Let's go back to our disagreement. I think we might agree if I put it this way. Neither the Constitution nor Marbury v Madison empowers SCOTUS to interpret the Constitution such that in doing so it rewrites the Constitution, the Constitution itself states how it might be changed, and interpretation is not one. What Marbury v Madison established as precedent was the power of interpretation to how the court applies the Constitution to cases before it, as such can be just as unconstitutional as any other branch.

With what I said above, I can agree in general. It is a balancing act.

Chris
10-17-2012, 08:32 PM
Article III, Sec. 2:


All is pretty broad. If Congress passes a law that clearly violates the Constitution, I don't see how SCOTUS does not have jurisdiction to rule. My problem with SCOTUS is when they go further and legislate from the bench.

Why have a SCOTUS, if Congress can pass a law today eliminating the 1st Amendment, but SCOTUS has no jurisdiction?

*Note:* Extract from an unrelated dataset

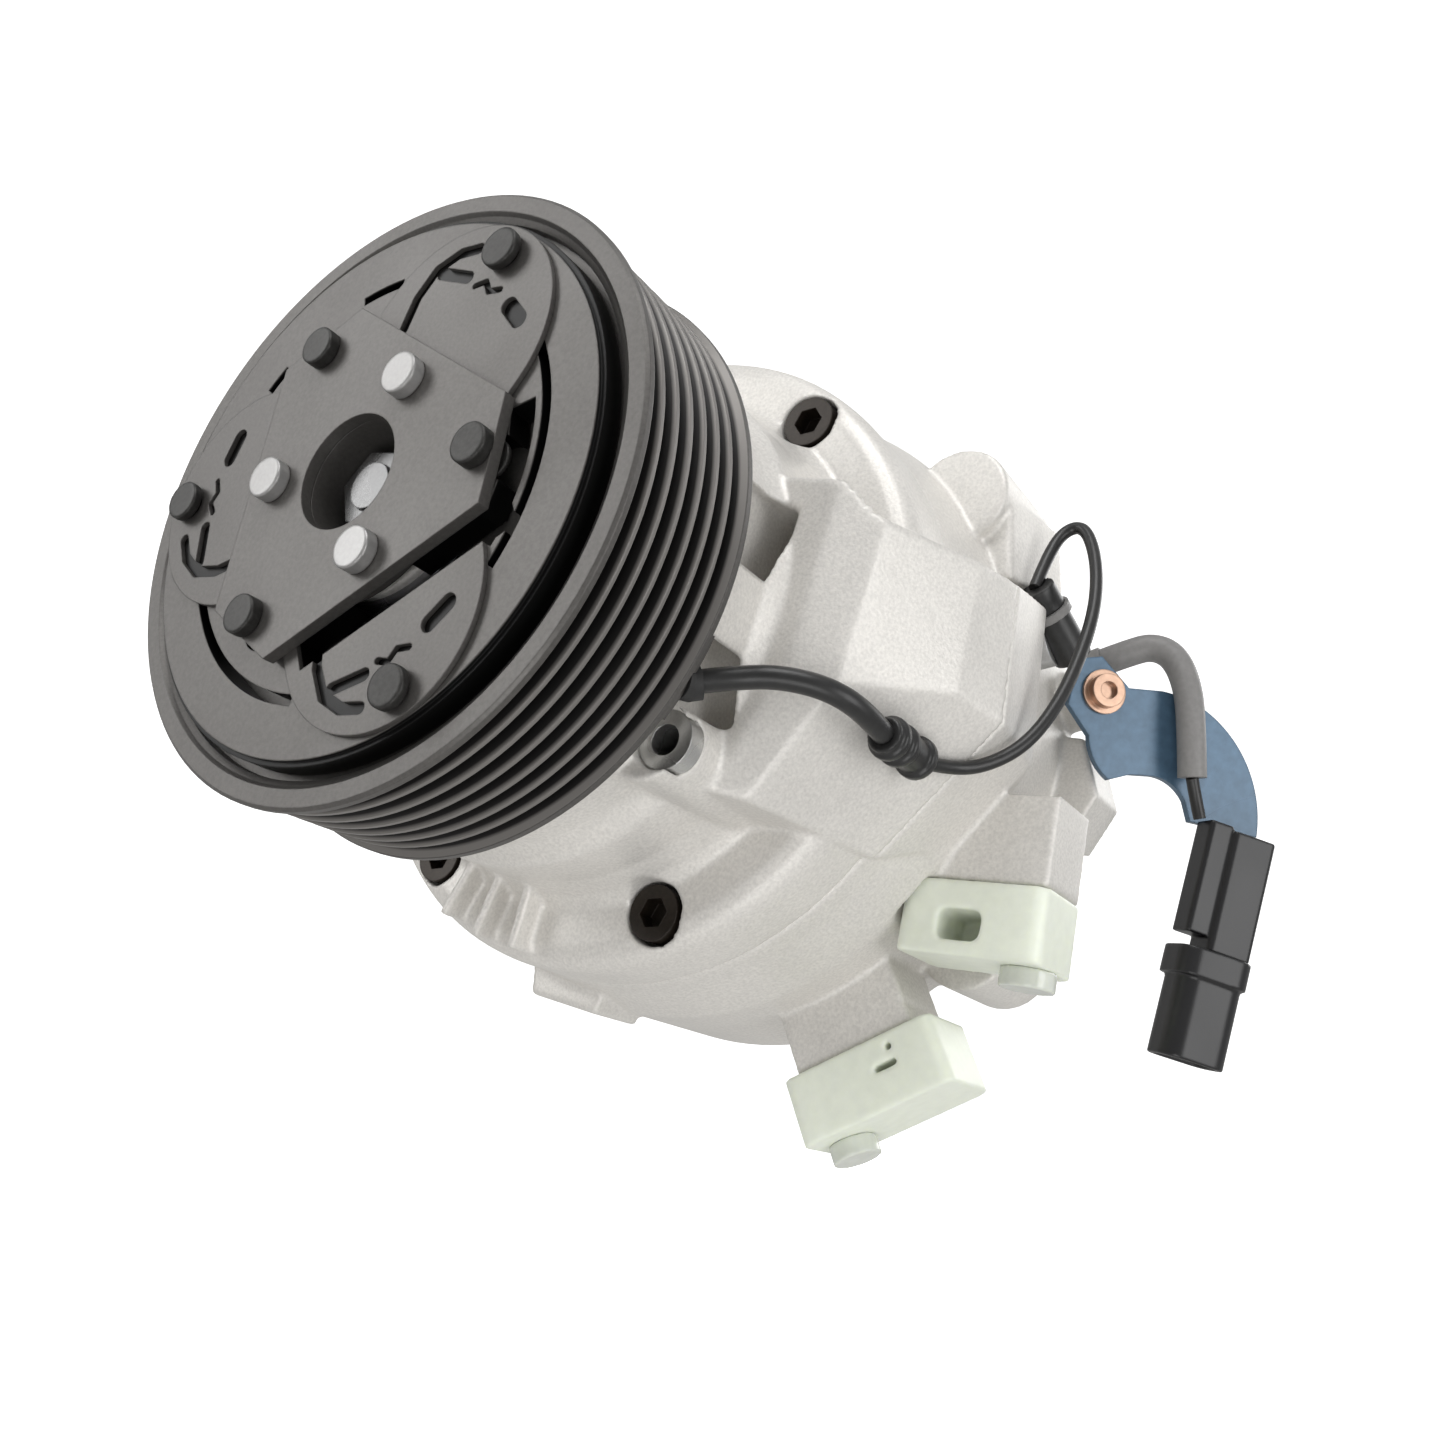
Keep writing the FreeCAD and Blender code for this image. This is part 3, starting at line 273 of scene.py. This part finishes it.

See above. But, has SCOTUS ever adjudicated the constitutionality of a legislated law without a case to test it first coming before the court? No. It may only adjudicate cases.


My problem with SCOTUS is when they go further and legislate from the bench.

Yes, indeed, another example of how SCOTUS' actions can be unconstitutional.

Chris
10-17-2012, 08:34 PM
With what I said above, I can agree in general. It is a balancing act.

Right, and a dangerous balance of powers because there is no where else to turn, is there, once SCOTUS has ruled?

Peter1469
10-17-2012, 08:34 PM
Yes, SCOTUS is by and large an appellate court (not entirely).